OK, I'll do two separate analysers, then. Further looking around, however, has revealed that the current non-cross-referenced output is quite buggy for anything other than Solaris-auto-generated-from-SGML pages, e.g. I'm tending to think that even .TH by itself should also be handled by the new parser, leaving the old parser with only '\" te as the magic.

http://nxr.netbsd.org/xref/src-freebsd/crypto/heimdal/doc/doxyout/krb5/man/man3/krb5.3 http://bxr.su/FreeBSD/crypto/heimdal/doc/doxyout/krb5/man/man3/krb5.3

(I'll be adding support for \fI et al shortly.)

P.S. BTW, the UI change wouldn't really be all that big: simply a new button in the menu; the underlying code changes to support a new type of view would probably be bigger and more involved, as far as I'm concerned (but then I'm not a Java person :).

tarzanek commented 11 years ago

fwiw, I was just contacted by a person handling OCAs that he got your #, they are just confused not knowing what they should do with the applications, so I told them to process them, hopefully you will be up on site soon

cnst commented 11 years ago

LOL. :) Did they get all 4 copies of it? :) Nice job of them to not do anything, not even contact the person sending all these copies and ask for some reference within the org or something!
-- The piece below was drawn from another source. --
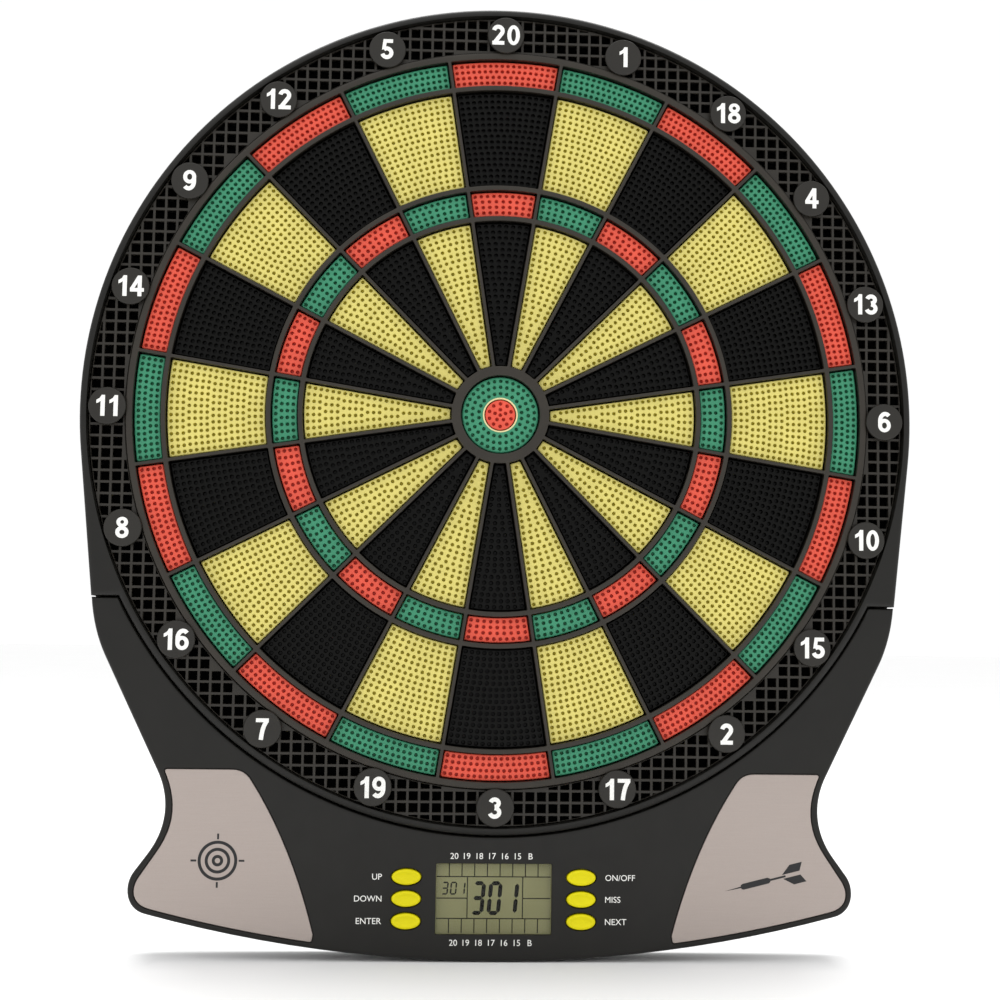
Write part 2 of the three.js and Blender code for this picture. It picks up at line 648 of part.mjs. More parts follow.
for (let index = 0; index < SECTORS; index += 1) {
  const name = `sector_${String(index + 1).padStart(2, '0')}`;
  add(name, sector(index), index % 2 === 0 ? 'black' : 'yellow');
}
add('outer_bull', outerBull(), 'green');
add('inner_bull', innerBull(), 'red');

add('backing_board', layer(BOARD_RADIUS, BACKING_BOARD), 'fibreboard');
add('sensor_membrane', layer(LAYER_RADIUS, MEMBRANE), 'film');
add('cushion_mat', layer(LAYER_RADIUS, CUSHION), 'rubber');
add('membrane_tail', membraneTail(), 'film');

add('right_wing_panel', slab(wingOutline(), WING_PANEL), 'wing');
add('left_wing_panel', mirrored(slab(wingOutline(), WING_PANEL)), 'wing');
add('lcd_window', block(LCD_CENTRE, LCD_OPENING, LCD_WINDOW), 'window');
add('lcd_panel', block(LCD_CENTRE, LCD_PANEL_SIZE, LCD_PANEL), 'lcd');
add('lcd_holder', lcdHolder(), 'rear');
BUTTON_NAMES.flat().forEach((name, index) => add(`${name}_button`, button(buttonCentres()[index]), 'button'));
add('keypad_left', keypad(-1), 'rubber');
add('keypad_right', keypad(1), 'rubber');
add('circuit_board', circuitBoard(), 'board');
add('speaker', speaker(), 'steel');

add('battery_door', block(WELL_CENTRE, DOOR_SIZE, DOOR), 'rear');
CELL_HEIGHTS.forEach((y, index) => add(`battery_${index + 1}`, cell(y), 'cell'));
add('battery_contacts_left', contact(-1), 'steel');
add('battery_contacts_right', contact(1), 'steel');
screwCentres().forEach((centre, index) => add(`screw_${index + 1}`, screw(centre), 'steel'));

const dartboard = new THREE.Group();
board.rotation.x = Math.PI / 2;
dartboard.add(board);

export default dartboard;
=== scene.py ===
import json
import math

import bpy
import numpy as np
from mathutils import Matrix, Vector
from mathutils.geometry import delaunay_2d_cdt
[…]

BTW, if they weren't processing it, how come some new names did appear on the web-page rather recently, on two occasions after I've sent my OCA? P.S. BTW, I see the list is once again updated, today, but my name is still not there. :/

tarzanek commented 11 years ago

It's a bit more complicated, but they will post the new ids eventually (they got the oca from you and Ajay). The confusion was because of move from opensolaris.org, ocas are now handled by different teams now.